• **Brief**
Print the whole listing exactly.

• **Given material**
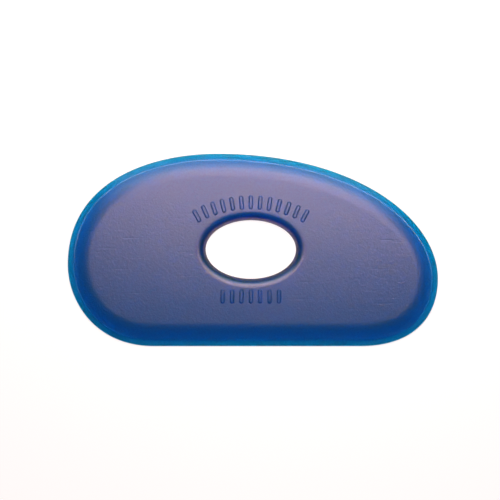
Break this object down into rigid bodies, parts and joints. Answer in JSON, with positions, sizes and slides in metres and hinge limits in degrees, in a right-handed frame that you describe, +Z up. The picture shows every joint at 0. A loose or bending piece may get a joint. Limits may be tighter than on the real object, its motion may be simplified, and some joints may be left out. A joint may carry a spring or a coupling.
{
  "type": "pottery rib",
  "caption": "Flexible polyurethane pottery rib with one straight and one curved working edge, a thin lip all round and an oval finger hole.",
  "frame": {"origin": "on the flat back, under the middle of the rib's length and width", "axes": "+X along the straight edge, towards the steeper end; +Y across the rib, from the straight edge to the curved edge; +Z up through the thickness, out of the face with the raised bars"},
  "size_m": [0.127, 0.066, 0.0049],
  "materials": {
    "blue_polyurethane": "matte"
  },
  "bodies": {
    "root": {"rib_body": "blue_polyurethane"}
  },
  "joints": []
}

• **Response**
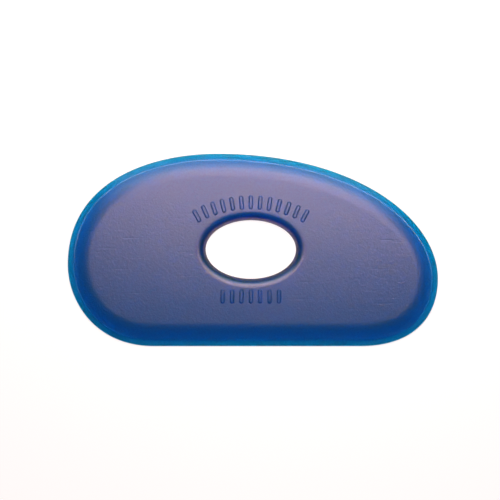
Break this object down into rigid bodies, parts and joints. Answer in JSON, with positions, sizes and slides in metres and hinge limits in degrees, in a right-handed frame that you describe, +Z up. The picture shows every joint at 0. A loose or bending piece may get a joint. Limits may be tighter than on the real object, its motion may be simplified, and some joints may be left out. A joint may carry a spring or a coupling.
{
  "type": "pottery rib",
  "caption": "Flexible polyurethane pottery rib with one straight and one curved working edge, a thin lip all round and an oval finger hole.",
  "frame": {"origin": "on the flat back, under the middle of the rib's length and width", "axes": "+X along the straight edge, towards the steeper end; +Y across the rib, from the straight edge to the curved edge; +Z up through the thickness, out of the face with the raised bars"},
  "size_m": [0.127, 0.066, 0.0049],
  "materials": {
    "blue_polyurethane": "matte"
  },
  "bodies": {
    "root": {"rib_body": "blue_polyurethane"}
  },
  "joints": []
}